Возле дома на улице д'Асса, где она жила, в день похорон собралось множество людей — революционные эмигранты и французские социалисты, друзья, знакомые, читатели газеты «Justice». Они пришли проводить ее в последний путь — на кладбище Монпарнас.

У свежей могилы рядом с Лавровым стояли Шарль Лонге и Поль Лафарг, стоял потемневший от горя Летурно, его глаза ввалились после нескольких бессонных ночей. К ним подошел, держа шляпу в руке, Клемансо и приглушенным голосом заговорил о том, какого замечательного человека потеряла в лице умершей европейская передовая мысль.

Первым у гроба говорил Летурно, следом за ним — Лавров. Подавляя комок в горле, он произнес:

— Дамы и господа! От имени русской социалистической революционной партии, от имени борющейся России благодарю всех иностранцев, кто пришел сюда сказать последнее прости нашему товарищу, кого я позволю себе назвать моим другом, Варваре Никитиной, урожденной Жандр.

Он вспомнил, как она ему рассказывала, что еще в юности была увлечена идеями свободы и прогресса — о них она узнала из книг о Великой французской революции. Эхо этой великой бури еще отдавалось настолько громко, что его услышали новые поколения всех стран.

— Но я считаю себя вправе сказать, — продолжал Лавров, — что в этой борьбе за великие принципы свободы и прогресса, которой она посвятила свою жизнь, она была и осталась русской. Она бессознательно ощутила дыхание революции, которое пронеслось над головой многих молодых русских женщин ее времени. Старшая среди них по возрасту, она принадлежала к поколению тех женщин, что прославились в истории России — выступили в первых рядах… У нее не было времени заботиться о своем здоровье. Нужно было принести слово утешения отчаявшемуся другу — это очень далеко, но она идет. Нужно было собирать деньги для тех, кто оказался жертвой врагов русской революции, — это нелегко, но она это делает. Нужно было дискутировать с софистом, прославляющим эгоизм сытых, — это утомительно, тошнотворно, но ее мужественный голос не может молчать. Нужно было написать статью в защиту доброго дела — и пусть для этого приходится прочесть увесистые тома, пусть глаза устают от длительной работы, но борьба за доброе дело — это долг, и долг исполняется. И как она была счастлива этой продолжающейся борьбой, этой непрерывной деятельностью в последние годы ее жизни!.. Она умерла, но не прекратилась ее жизнь для ее друзей, для всех, кто узнал ее преданность делу, которому она служила…
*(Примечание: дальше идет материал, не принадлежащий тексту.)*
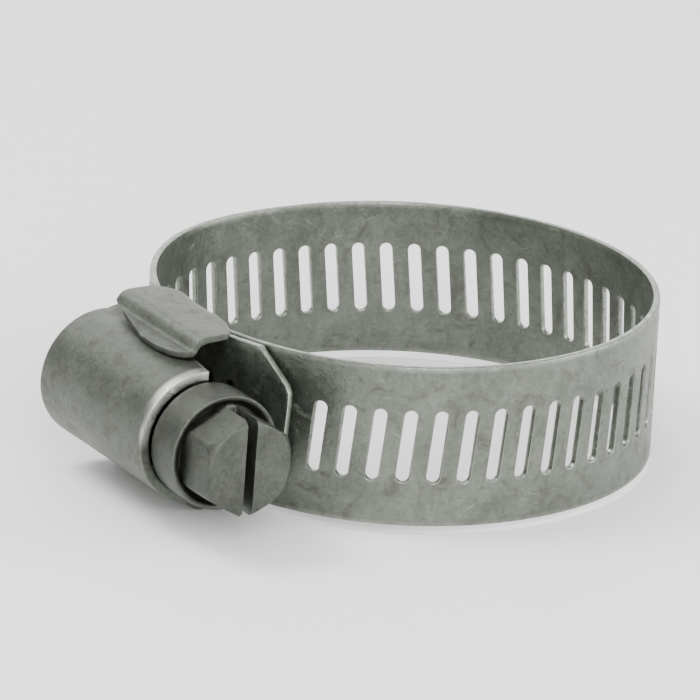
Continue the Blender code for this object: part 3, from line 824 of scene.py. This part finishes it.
# Screw: thread, shank, dished collar and slotted hexagon
def turned(name, profile, steps):
    """A round solid about the X axis through the screw's centre, from (x, radius) points with closed ends."""
    bm = bmesh.new()
    rings = []
    for x, r in profile:
        if r < 1e-6:
            rings.append([bm.verts.new((x * MM, AXIS_Y * MM, 0))])
        else:
            rings.append([bm.verts.new((x * MM, (AXIS_Y + r * math.cos(a)) * MM, r * math.sin(a) * MM)) for a in np.linspace(0, 2 * math.pi, steps, endpoint=False)])
    for ra, rb in zip(rings, rings[1:]):
        for k in range(steps):
            j = (k + 1) % steps
            face = [ra[k % len(ra)], ra[j % len(ra)], rb[j % len(rb)], rb[k % len(rb)]]
            face = list(dict.fromkeys(face))
            if len(face) > 2:
                bm.faces.new(face)
    bmesh.ops.recalc_face_normals(bm, faces=bm.faces)
    mesh = bpy.data.meshes.new(name)
    bm.to_mesh(mesh)
    bm.free()
    obj = bpy.data.objects.new(name, mesh)
    bpy.context.scene.collection.objects.link(obj)
    return obj


def rounded(profile, radius=0.12, steps=3):
    """The profile with its corners cut to small arcs."""
    out = [profile[0]]
    for a, b, c in zip(profile, profile[1:], profile[2:]):
        a, b, c = map(np.array, (a, b, c))
        u, v = a - b, c - b
        lu, lv = np.linalg.norm(u), np.linalg.norm(v)
        r = min(radius, lu * 0.45, lv * 0.45)
        p, q = b + u / lu * r, b + v / lv * r
        for k in range(steps + 1):
            t = k / steps
            out.append(tuple((1 - t) ** 2 * p + 2 * t * (1 - t) * b + t * t * q))
    out.append(profile[-1])
    return out


# x of the slot under the worm that the thread's crest stands in
phase = None
for s in tail_slots:
    x = TAIL_R * math.sin(s / TAIL_R)
    if phase is None or abs(x) < abs(phase):
        phase = x
turns = int((THREAD_X1 - THREAD_X0 - THREAD_ROOT_W) / SLOT_PITCH * 4) / 4
start_x = THREAD_X0 + THREAD_ROOT_W / 2
start_angle = 2 * math.pi * ((start_x - phase) / SLOT_PITCH % 1.0)
section_points = [(-0.62, THREAD_ROOT_R - 0.3), (-0.525, THREAD_ROOT_R), (-0.34, THREAD_CREST_R - 0.12), (-0.24, THREAD_CREST_R),
                  (0.24, THREAD_CREST_R), (0.34, THREAD_CREST_R - 0.12), (0.525, THREAD_ROOT_R), (0.62, THREAD_ROOT_R - 0.3)]
bm = bmesh.new()
per = 64
count = int(per * turns)
previous = None
for i in range(count + 1):
    a = start_angle + 2 * math.pi * i / per
    x0 = start_x + SLOT_PITCH * i / per
    fade = smooth(min(i, count - i) / (per * 0.35))  # the thread runs out at both ends
    ring = []
    for dx, r in section_points:
        rr = THREAD_ROOT_R - 0.3 + (r - THREAD_ROOT_R + 0.3) * (0.25 + 0.75 * fade)
        ring.append(bm.verts.new(((x0 + dx) * MM, (AXIS_Y + rr * math.cos(a)) * MM, rr * math.sin(a) * MM)))
    if previous:
        for k in range(len(ring)):
            j = (k + 1) % len(ring)
            bm.faces.new((previous[k], previous[j], ring[j], ring[k]))
    else:
        bm.faces.new(ring)
    previous = ring
bm.faces.new(previous[::-1])
bmesh.ops.recalc_face_normals(bm, faces=bm.faces)
mesh = bpy.data.meshes.new("thread")
bm.to_mesh(mesh)
bm.free()
thread = bpy.data.objects.new("thread", mesh)
bpy.context.scene.collection.objects.link(thread)

core = turned("core", rounded([
    (THREAD_X0 - 0.9, 0.0), (THREAD_X0 - 0.9, PILOT_R), (THREAD_X0 - 0.3, THREAD_ROOT_R), (THREAD_X1 + 0.4, THREAD_ROOT_R),
    (THREAD_X1 + 0.6, SHANK_R), (COLLAR_X0, SHANK_R), (COLLAR_X0, COLLAR_R), (COLLAR_X1, COLLAR_R),
    (COLLAR_X1, COLLAR_R - 0.42), (COLLAR_X1 - 0.75, COLLAR_R - 0.85), (COLLAR_X1 - 0.75, 0.0)], 0.22, 4), 96)

hex_r = HEX_AF / math.sqrt(3)
bm = bmesh.new()
bmesh.ops.create_cone(bm, cap_ends=True, segments=6, radius1=hex_r * MM, radius2=hex_r * MM, depth=(HEX_X1 - COLLAR_X1 + 1.6) * MM)
found = max(v.co.y for v in bm.verts)
if found < hex_r * MM * 0.99:
    bmesh.ops.rotate(bm, verts=bm.verts, matrix=Matrix.Rotation(math.pi / 6, 3, "Z"))
turn = Matrix(((0, 0, 1, (HEX_X1 + COLLAR_X1 - 1.6) / 2 * MM), (1, 0, 0, AXIS_Y * MM), (0, 1, 0, 0), (0, 0, 0, 1)))
bmesh.ops.transform(bm, matrix=turn, verts=bm.verts)
bmesh.ops.recalc_face_normals(bm, faces=bm.faces)
mesh = bpy.data.meshes.new("hexagon")
bm.to_mesh(mesh)
bm.free()
hexagon = bpy.data.objects.new("hexagon", mesh)
bpy.context.scene.collection.objects.link(hexagon)
chamfer = turned("chamfer", [(COLLAR_X1 - 3, 0.0), (COLLAR_X1 - 3, 4.46), (HEX_X1 - 0.72, 4.46), (HEX_X1 - 0.34, 4.27), (HEX_X1 - 0.08, 3.98), (HEX_X1, 3.84), (HEX_X1, 0.0)], 96)
bm = bmesh.new()
bmesh.ops.create_cube(bm, size=1, matrix=Matrix.Translation(Vector((HEX_X1 + 0.5 - SLOT_HEAD_DEPTH / 2 + 0.25, AXIS_Y, 0)) * MM) @ Matrix.Diagonal(((SLOT_HEAD_DEPTH + 1.5) * MM, SLOT_HEAD_W * MM, 12 * MM, 1)))
mesh = bpy.data.meshes.new("slot_cutter")
bm.to_mesh(mesh)
bm.free()
cutter = bpy.data.objects.new("slot_cutter", mesh)
bpy.context.scene.collection.objects.link(cutter)


def boolean(obj, other, operation):
    m = obj.modifiers.new(operation, "BOOLEAN")
    m.operation, m.solver, m.object = operation, "EXACT", other


boolean(hexagon, chamfer, "INTERSECT")
boolean(hexagon, cutter, "DIFFERENCE")
bevel = hexagon.modifiers.new("Rounding", "BEVEL")
bevel.width, bevel.segments, bevel.limit_method, bevel.angle_limit = 0.10 * MM, 2, "ANGLE", math.radians(28)
hexagon = settle(hexagon, "hexagon")
boolean(core, thread, "UNION")
boolean(core, hexagon, "UNION")
screw = settle(core, "worm_screw_detailed")
for o in (thread, hexagon, chamfer, cutter):
    bpy.data.objects.remove(o, do_unlink=True)
screw.data.transform(Matrix.Translation((0, AXIS_Y * MM, 0)) @ Matrix.Rotation(SCREW_TURN, 4, "X") @ Matrix.Translation((0, -AXIS_Y * MM, 0)))
wear_from_shape(screw, angle=55)
screw.data.materials.clear()
screw.data.materials.append(screw_steel)
screw.data.shade_smooth()
screw.data.set_sharp_from_angle(angle=math.radians(38))
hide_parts("worm_screw")
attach(screw, "screw")

# ---------------------------------------------------------------------------------------------
# Floor, light and camera
# ---------------------------------------------------------------------------------------------
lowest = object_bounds()[0][2]
bpy.ops.mesh.primitive_plane_add(size=3, location=(0, 0, lowest - 0.00005))
floor = bpy.context.object
floor.name = "floor"
fm = bpy.data.materials.new("Floor")
fm.use_nodes = True
fm.node_tree.nodes["Principled BSDF"].inputs["Base Color"].default_value = (0.93, 0.93, 0.93, 1)
fm.node_tree.nodes["Principled BSDF"].inputs["Roughness"].default_value = 0.9
floor.data.materials.append(fm)

world = bpy.data.worlds.new("Studio") if bpy.context.scene.world is None else bpy.context.scene.world
bpy.context.scene.world = world
world.use_nodes = True
bg = world.node_tree.nodes["Background"]
bg.inputs["Color"].default_value = (0.80, 0.82, 0.80, 1)
bg.inputs["Strength"].default_value = 1.0


def area(name, location, size, power, target=(0, 0, 0)):
    data = bpy.data.lights.new(name, "AREA")
    data.shape = "RECTANGLE"
    data.size, data.size_y = size
    data.energy = power
    obj = bpy.data.objects.new(name, data)
    obj.location = location
    obj.rotation_euler = (Vector(target) - Vector(location)).to_track_quat("-Z", "Y").to_euler()
    bpy.context.scene.collection.objects.link(obj)
    return obj


PHI, ELEV, ROLL = math.radians(58), math.radians(19.72), math.radians(2.84)
back = Vector((math.sin(PHI) * math.cos(ELEV), -math.cos(PHI) * math.cos(ELEV), math.sin(ELEV)))
r0 = Vector((math.cos(PHI), math.sin(PHI), 0))
u0 = back.cross(r0)
right = math.cos(ROLL) * r0 + math.sin(ROLL) * u0
up = math.cos(ROLL) * u0 - math.sin(ROLL) * r0


def from_view(x, y, z):
    """A point x to the right, y up and z towards the camera, in metres."""
    return right * x + up * y + back * z


area("key", from_view(-0.26, 0.44, 0.12), (0.22, 0.22), 2.2)
area("fill", from_view(0.50, 0.12, 0.10), (0.35, 0.35), 2.6)
area("front", from_view(0.12, 0.10, 0.60), (0.40, 0.40), 4.2)
area("top", Vector((0, 0, 0.55)), (0.5, 0.5), 0.6)
area("rim", from_view(-0.05, 0.35, -0.45), (0.5, 0.3), 1.3)

D = 0.55798
aim = -4.59 * MM * right + 0.71 * MM * up
cam_data = bpy.data.cameras.new("camera")
cam_data.sensor_width = 36
cam_data.lens = 6351 / 700 * 36
cam_data.clip_start, cam_data.clip_end = 0.05, 10
cam = bpy.data.objects.new("camera", cam_data)
bpy.context.scene.collection.objects.link(cam)
m = Matrix.Identity(4)
for i in range(3):
    m[i][0], m[i][1], m[i][2] = right[i], up[i], back[i]
    m[i][3] = (aim + D * back)[i]
cam.matrix_world = m
bpy.context.scene.camera = cam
Он сказал, что мог. Он больше не услышит ее голос, не обрадуется ее приходу, не подбросит угля в камин, чтобы ей было тепло у него в кабинете. Осталась только могила на близком кладбище Монпарнас.

«Жаль ее, но также жаль и тех, с кем она была связана тесною дружбою, как, например, с Вами, — написал ему доктор Белоголовый, — друг она была верный, готовый душу положить за друга своего, и ее смерть должна оставить в Вашей жизни заметную пустоту».

«Я понимаю, как Вам не хватает этого друга и какую потерю это составляет для нашей партии», — написала ему из Лондона Элеонора Маркс.

Да, ему страшно ее не хватало — ее голоса, взгляда. Пусть он видел ее не так уж часто, но каждое ее посещение было для него глотком свежего воздуха, при ней он ощущал себя моложе. А теперь нервы его расшатались, и он почувствовал: здоровье сдает.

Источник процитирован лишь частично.